*** DATA EXCERPT

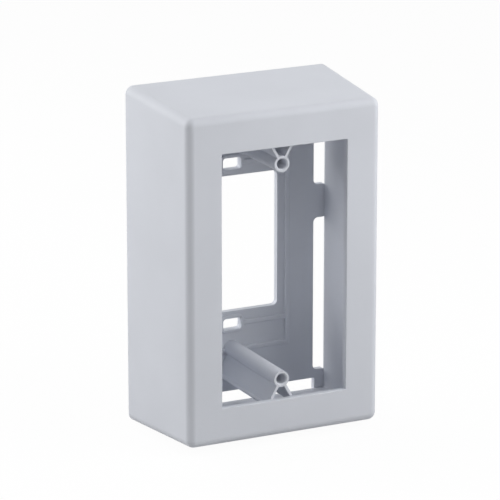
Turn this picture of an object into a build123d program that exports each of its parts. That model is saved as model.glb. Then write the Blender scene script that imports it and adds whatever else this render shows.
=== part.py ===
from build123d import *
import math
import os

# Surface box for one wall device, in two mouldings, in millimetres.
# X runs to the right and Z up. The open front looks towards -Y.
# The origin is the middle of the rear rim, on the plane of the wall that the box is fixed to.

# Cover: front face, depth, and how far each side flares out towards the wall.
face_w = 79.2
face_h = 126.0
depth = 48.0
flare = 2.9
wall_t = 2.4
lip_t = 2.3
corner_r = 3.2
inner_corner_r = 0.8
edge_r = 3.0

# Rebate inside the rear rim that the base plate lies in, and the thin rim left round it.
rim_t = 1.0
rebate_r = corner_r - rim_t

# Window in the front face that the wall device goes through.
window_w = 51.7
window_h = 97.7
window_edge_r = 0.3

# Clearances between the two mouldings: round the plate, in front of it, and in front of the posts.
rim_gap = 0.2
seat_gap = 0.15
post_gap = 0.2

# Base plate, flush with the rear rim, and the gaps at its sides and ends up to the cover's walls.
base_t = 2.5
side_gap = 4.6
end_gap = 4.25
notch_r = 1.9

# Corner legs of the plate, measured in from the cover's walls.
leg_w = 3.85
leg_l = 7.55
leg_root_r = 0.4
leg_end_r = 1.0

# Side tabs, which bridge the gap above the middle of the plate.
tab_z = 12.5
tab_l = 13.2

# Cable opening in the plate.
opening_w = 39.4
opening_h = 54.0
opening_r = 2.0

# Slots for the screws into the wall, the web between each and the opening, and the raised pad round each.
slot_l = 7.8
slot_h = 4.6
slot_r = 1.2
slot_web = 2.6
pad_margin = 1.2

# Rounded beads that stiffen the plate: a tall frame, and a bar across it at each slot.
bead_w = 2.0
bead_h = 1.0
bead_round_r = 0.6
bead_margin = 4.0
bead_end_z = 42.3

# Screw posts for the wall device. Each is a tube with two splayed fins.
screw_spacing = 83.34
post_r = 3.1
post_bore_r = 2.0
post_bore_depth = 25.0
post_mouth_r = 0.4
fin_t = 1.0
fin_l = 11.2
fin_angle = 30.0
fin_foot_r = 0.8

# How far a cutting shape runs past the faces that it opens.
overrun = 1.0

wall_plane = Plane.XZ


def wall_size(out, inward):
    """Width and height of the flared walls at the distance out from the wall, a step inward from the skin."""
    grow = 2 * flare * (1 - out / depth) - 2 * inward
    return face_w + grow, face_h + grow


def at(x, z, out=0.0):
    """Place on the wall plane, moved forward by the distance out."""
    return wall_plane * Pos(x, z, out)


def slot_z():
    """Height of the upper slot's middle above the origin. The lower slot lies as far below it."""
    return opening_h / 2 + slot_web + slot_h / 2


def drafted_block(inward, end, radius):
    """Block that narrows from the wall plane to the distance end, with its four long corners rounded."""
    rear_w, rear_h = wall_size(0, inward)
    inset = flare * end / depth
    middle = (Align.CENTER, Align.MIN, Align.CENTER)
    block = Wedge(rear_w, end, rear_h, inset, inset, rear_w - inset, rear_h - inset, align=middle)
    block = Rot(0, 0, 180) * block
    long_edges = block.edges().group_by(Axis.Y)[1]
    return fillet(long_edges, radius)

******

● EXERCISE
Without changing anything, quote the lines from the top of the data to the line that contains "notch_r = 1.9", including that line.

● SOLUTION FOR THIS PROBLEM
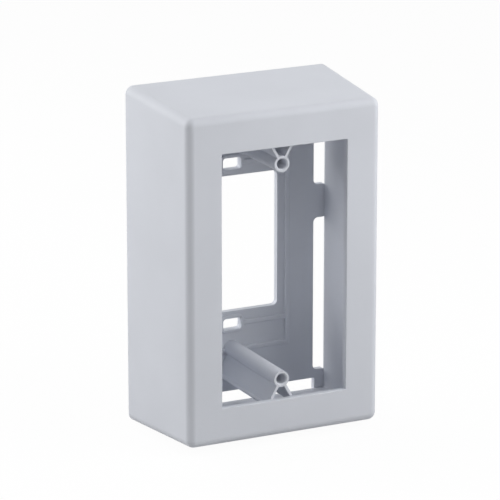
Turn this picture of an object into a build123d program that exports each of its parts. That model is saved as model.glb. Then write the Blender scene script that imports it and adds whatever else this render shows.
=== part.py ===
from build123d import *
import math
import os

# Surface box for one wall device, in two mouldings, in millimetres.
# X runs to the right and Z up. The open front looks towards -Y.
# The origin is the middle of the rear rim, on the plane of the wall that the box is fixed to.

# Cover: front face, depth, and how far each side flares out towards the wall.
face_w = 79.2
face_h = 126.0
depth = 48.0
flare = 2.9
wall_t = 2.4
lip_t = 2.3
corner_r = 3.2
inner_corner_r = 0.8
edge_r = 3.0

# Rebate inside the rear rim that the base plate lies in, and the thin rim left round it.
rim_t = 1.0
rebate_r = corner_r - rim_t

# Window in the front face that the wall device goes through.
window_w = 51.7
window_h = 97.7
window_edge_r = 0.3

# Clearances between the two mouldings: round the plate, in front of it, and in front of the posts.
rim_gap = 0.2
seat_gap = 0.15
post_gap = 0.2

# Base plate, flush with the rear rim, and the gaps at its sides and ends up to the cover's walls.
base_t = 2.5
side_gap = 4.6
end_gap = 4.25
notch_r = 1.9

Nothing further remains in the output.